Quotidiani e TG: quando la realtà virtuale supera quella di ogni giorno

Speciale per Senza Bavaglio
Valerio Boni
Milano, 9 dicembre 2021

Bisogna staccarsi dal concetto di giornali, giornalisti e giornalismo del passato ci dicono. La redazione come la ricordano in molti è superata, ce l’hanno insegnato questi ultimi due anni. In fondo un telefono è sufficiente per svolgere tutte le attività che fino all’altro ieri richiedevano tecnologie ben più complesse per garantire la copertura di una notizia. È vero, non si può negare, ma il vecchio modo di lavorare integrava anche elementi che non erano assolutamente irrinunciabili, partendo da quella verifica delle fonti che assicurava autorevolezza e fidelizzava i lettori.

Questi ultimi “dettagli” sembrano essere stati sacrificati sull’altare di quella freschezza e rapidità di informazione che deve avere la precedenza su tutto. Ma proprio su tutto. Il web ci ha abituati a ogni tipo di saccheggio pur di avere un click in più; una pratica difficile da arginare, con piccole realtà che non si limitano a prendere ispirazione dalle informazioni che arrivano da chi è strutturato a livello nazionale, internazionale o addirittura globale.

Il problema sembrava essere quello non certo semplice di proteggere i contenuti, di salvaguardare il diritto d’autore con normative efficaci. Tuttavia anche questo fronte sembra essere ormai superato a causa di un nuovo orientamento, che di fatto ribalta e rende ancora più complessa la situazione. Perché si sta diffondendo l’inqualificabile attività contraria; quella delle grandi testate che recuperano le immagini dalla rete, rinunciando a ogni tipo di verifica.

La pubblicazione sul sito del Corriere della Sera della notizia della scomparsa a inizio febbraio di Monica Vitti era stata illustrata con una foto di Mariangela Melato, morta nove anni prima. Purtroppo questo non è stato un caso isolato, ma il riconoscimento ufficiale di un nuovo modo di “fare giornalismo”, che è esploso nei giorni della crisi tra Russia e Ucraina. In meno di una settimana abbiamo assistito a una vera e propria spirale di dilettantismo che ha già coinvolto i più grandi nomi dell’informazione, dalle edizioni online delle testate nazionali, ai telegiornali più autorevoli.

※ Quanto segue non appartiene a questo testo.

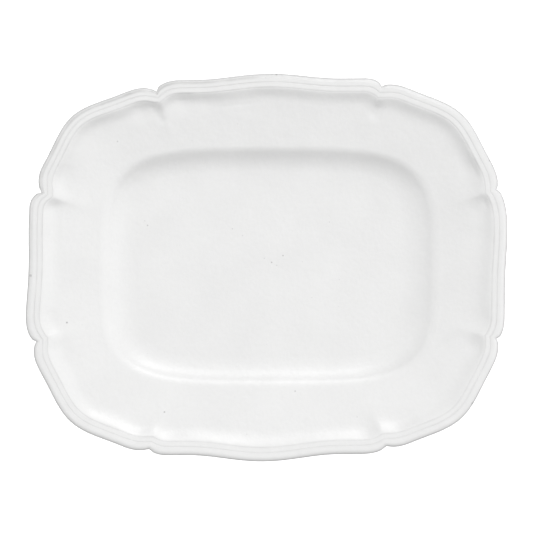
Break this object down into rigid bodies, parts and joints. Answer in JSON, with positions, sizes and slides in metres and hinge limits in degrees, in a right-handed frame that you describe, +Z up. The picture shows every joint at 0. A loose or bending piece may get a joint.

Non è il caso di fare nomi, ma gli esempi sarebbero da scuola di cabaret, se non si riferissero a eventi drammatici. C’è solo l’imbarazzo della scelta, si va dall’immagine dell’edificio dichiarato colpito da una bomba, con un buco sulla parete ma tutte le finestre integre, al video scoop dei bombardieri su Kiev, che invece erano aerei che in formazione partecipavano due anni fa alla parata militare a Mosca. E cosa dire di quelle immagini di combattimenti che non erano altro che fotogrammi presi da un videogioco?

Se un tempo capitava che la realtà superasse la fantasia, è oggi la realtà virtuale a superare la vita di tutti i giorni. Rispetto al giornalismo che dovremmo dimenticare, Internet offre il vantaggio che le bufale possono essere “depubblicate” una volta scoperte, lasciando solo il ricordo in qualcuno e poche tracce. Ma è evidente che i click generati dallo scoop restano, anche se foto e video sono successivamente nascosti. Quindi purtroppo il loro obiettivo lo hanno comunque raggiunto.

Mettere qualcuno davanti a un pc con il compito di trovare e mettere subito in rete immagini spettacolari, senza effettuare alcuna verifica, è una strada decisamente economica e non richiede grandi professionalità. Non certo quelle dei reporter e fotoreporter di guerra che in passato hanno saputo raccontare piccoli e grandi conflitti andando di persona a cercare la verità. Erano gli anni, ormai andati, in cui gli italiani avevano un appuntamento quotidiano con le edicole, mentre oggi si è portati a pensare che pochi secondi di un video (anche fasullo) possono dire molto di più di 10.000 battute in punta di penna.

E pensare che nel 1961 un celebre fotografo si aggiudicò un ambito premio fotografico internazionale con un servizio mai pubblicato. Aveva avuto la “fortuna” di riprendere l’intera sequenza dell’incidente nel GP di Monza nel quale persero la vita il pilota tedesco Wolfgang Von Trips e 14 spettatori, ma dopo avere visto la drammaticità di quelle immagini decise di distruggere i negativi nonostante le offerte economiche arrivate da quotidiani e riviste di tutto il mondo.